**Records with modeling code**
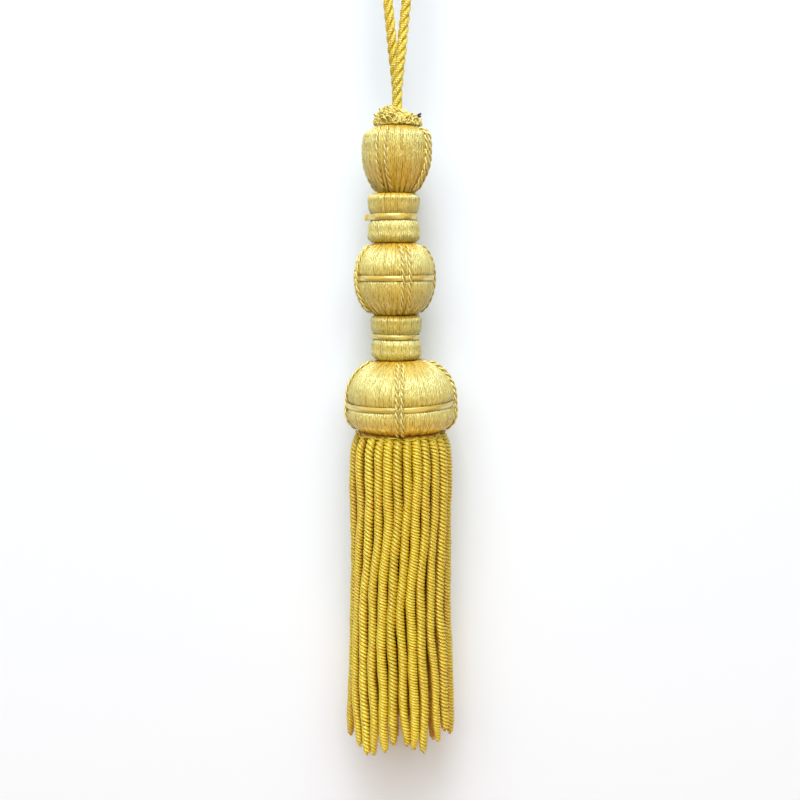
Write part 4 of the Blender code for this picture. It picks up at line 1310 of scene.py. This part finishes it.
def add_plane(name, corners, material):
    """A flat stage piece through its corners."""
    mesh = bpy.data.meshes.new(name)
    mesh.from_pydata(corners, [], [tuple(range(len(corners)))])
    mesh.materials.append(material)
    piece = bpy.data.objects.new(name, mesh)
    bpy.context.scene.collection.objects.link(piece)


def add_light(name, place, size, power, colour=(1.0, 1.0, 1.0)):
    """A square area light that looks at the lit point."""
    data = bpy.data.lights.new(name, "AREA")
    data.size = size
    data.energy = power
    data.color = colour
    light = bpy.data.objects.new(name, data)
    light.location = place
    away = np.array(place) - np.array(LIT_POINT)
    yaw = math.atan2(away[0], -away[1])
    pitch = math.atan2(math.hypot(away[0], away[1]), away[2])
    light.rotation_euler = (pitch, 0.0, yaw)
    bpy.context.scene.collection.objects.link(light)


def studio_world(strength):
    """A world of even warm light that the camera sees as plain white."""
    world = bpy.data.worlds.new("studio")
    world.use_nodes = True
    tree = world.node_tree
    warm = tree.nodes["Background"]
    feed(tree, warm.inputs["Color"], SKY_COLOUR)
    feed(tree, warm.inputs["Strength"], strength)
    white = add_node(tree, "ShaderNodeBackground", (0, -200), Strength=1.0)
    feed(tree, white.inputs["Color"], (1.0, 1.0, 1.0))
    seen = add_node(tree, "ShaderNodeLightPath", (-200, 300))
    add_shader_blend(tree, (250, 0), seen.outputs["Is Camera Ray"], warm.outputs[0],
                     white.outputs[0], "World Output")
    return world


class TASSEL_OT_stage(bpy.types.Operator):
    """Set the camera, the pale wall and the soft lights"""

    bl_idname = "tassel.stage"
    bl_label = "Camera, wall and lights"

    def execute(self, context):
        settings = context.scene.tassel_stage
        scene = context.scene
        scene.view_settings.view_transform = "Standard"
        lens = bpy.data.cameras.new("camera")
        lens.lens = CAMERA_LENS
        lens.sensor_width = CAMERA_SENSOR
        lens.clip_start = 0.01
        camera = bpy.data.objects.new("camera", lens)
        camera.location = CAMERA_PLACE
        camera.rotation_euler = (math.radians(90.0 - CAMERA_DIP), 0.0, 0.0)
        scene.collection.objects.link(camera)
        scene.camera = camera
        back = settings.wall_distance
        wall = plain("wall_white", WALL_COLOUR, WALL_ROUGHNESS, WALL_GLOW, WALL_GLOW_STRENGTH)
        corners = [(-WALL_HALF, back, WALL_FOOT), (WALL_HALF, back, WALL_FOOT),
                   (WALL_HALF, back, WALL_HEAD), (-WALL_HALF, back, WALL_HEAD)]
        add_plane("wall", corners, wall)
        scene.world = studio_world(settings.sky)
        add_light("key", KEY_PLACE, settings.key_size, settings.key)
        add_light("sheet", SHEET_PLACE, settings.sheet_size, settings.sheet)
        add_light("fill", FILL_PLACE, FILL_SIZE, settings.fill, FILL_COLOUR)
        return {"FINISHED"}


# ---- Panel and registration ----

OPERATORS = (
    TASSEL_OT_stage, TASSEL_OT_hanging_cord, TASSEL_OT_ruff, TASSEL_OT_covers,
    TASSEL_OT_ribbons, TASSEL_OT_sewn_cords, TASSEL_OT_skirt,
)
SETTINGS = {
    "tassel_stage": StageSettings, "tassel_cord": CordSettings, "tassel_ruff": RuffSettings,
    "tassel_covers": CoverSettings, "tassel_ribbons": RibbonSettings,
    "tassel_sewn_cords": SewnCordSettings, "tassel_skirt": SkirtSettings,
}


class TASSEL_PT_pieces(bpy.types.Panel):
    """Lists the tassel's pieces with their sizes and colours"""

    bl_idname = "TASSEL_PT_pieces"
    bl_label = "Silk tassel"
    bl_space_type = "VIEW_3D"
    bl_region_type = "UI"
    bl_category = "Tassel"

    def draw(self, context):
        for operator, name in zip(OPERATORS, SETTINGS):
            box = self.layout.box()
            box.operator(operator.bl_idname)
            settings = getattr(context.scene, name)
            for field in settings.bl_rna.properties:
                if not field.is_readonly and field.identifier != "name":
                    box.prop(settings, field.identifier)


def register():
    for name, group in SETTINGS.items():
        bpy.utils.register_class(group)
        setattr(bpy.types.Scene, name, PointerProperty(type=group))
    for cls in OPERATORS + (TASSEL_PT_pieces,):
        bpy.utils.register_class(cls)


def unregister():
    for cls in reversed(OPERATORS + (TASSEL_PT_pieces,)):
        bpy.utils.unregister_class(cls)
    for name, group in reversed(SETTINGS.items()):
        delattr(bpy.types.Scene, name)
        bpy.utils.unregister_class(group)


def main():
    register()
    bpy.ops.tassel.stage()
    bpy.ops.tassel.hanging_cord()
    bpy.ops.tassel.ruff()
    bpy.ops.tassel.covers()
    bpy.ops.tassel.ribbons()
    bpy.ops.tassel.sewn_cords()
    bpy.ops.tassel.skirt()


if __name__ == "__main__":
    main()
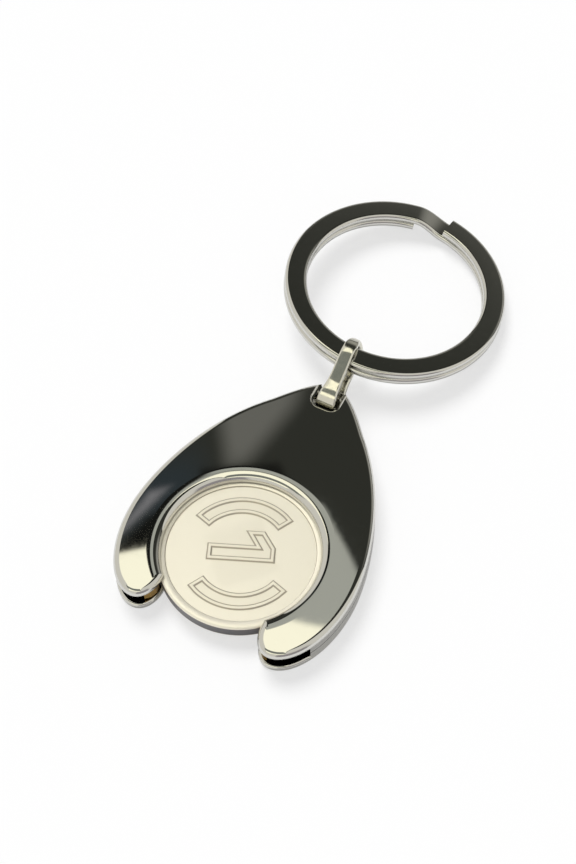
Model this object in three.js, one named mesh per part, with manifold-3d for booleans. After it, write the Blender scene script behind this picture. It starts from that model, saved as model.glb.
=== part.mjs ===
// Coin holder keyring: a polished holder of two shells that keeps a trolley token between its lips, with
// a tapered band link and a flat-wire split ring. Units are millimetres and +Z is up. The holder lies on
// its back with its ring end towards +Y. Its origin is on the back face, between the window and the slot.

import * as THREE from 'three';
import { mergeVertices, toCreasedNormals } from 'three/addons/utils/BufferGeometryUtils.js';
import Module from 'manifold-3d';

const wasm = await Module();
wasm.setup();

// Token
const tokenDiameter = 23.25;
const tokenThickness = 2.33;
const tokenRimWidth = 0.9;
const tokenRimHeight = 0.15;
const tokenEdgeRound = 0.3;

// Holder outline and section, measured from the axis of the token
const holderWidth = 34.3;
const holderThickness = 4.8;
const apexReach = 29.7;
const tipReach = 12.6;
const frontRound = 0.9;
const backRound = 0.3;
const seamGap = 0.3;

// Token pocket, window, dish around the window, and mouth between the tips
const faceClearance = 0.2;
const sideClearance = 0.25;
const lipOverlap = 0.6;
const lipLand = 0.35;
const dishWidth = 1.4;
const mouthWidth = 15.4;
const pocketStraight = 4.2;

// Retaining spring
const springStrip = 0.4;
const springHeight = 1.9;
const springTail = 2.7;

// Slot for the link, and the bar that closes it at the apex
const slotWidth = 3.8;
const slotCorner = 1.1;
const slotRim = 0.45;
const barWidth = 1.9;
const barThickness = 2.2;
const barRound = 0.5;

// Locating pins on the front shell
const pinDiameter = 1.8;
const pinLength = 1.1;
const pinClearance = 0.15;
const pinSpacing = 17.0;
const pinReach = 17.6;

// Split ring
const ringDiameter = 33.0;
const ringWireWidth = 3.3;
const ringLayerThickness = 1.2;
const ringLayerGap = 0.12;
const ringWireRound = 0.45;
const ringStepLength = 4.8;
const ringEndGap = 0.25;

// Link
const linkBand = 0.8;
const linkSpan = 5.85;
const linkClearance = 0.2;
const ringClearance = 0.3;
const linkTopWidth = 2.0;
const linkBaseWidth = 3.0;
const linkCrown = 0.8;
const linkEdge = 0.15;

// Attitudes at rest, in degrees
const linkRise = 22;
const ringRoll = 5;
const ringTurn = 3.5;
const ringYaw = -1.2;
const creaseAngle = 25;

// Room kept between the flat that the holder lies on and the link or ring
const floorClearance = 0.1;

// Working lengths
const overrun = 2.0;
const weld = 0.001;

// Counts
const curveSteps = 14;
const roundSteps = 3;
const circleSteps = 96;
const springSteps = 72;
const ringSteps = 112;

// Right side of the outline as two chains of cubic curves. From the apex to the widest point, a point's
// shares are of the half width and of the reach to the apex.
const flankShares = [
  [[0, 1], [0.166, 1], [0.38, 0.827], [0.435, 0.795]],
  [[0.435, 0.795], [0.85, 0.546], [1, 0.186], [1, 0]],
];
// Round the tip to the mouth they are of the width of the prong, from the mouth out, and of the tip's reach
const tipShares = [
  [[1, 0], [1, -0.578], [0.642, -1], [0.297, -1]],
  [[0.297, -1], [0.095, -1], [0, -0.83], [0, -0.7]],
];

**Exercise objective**
From the opening line of the data above through the line that contains "bpy.context.scene.collection.objects.link(light)", please print each line as it stands and only those lines.

**Exercise answer**
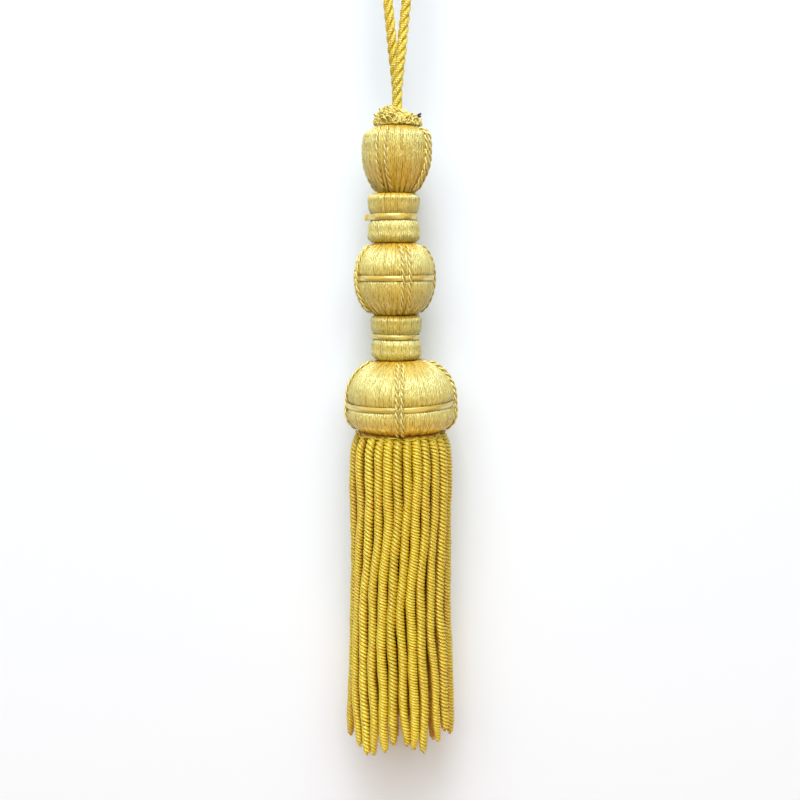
Write part 4 of the Blender code for this picture. It picks up at line 1310 of scene.py. This part finishes it.
def add_plane(name, corners, material):
    """A flat stage piece through its corners."""
    mesh = bpy.data.meshes.new(name)
    mesh.from_pydata(corners, [], [tuple(range(len(corners)))])
    mesh.materials.append(material)
    piece = bpy.data.objects.new(name, mesh)
    bpy.context.scene.collection.objects.link(piece)


def add_light(name, place, size, power, colour=(1.0, 1.0, 1.0)):
    """A square area light that looks at the lit point."""
    data = bpy.data.lights.new(name, "AREA")
    data.size = size
    data.energy = power
    data.color = colour
    light = bpy.data.objects.new(name, data)
    light.location = place
    away = np.array(place) - np.array(LIT_POINT)
    yaw = math.atan2(away[0], -away[1])
    pitch = math.atan2(math.hypot(away[0], away[1]), away[2])
    light.rotation_euler = (pitch, 0.0, yaw)
    bpy.context.scene.collection.objects.link(light)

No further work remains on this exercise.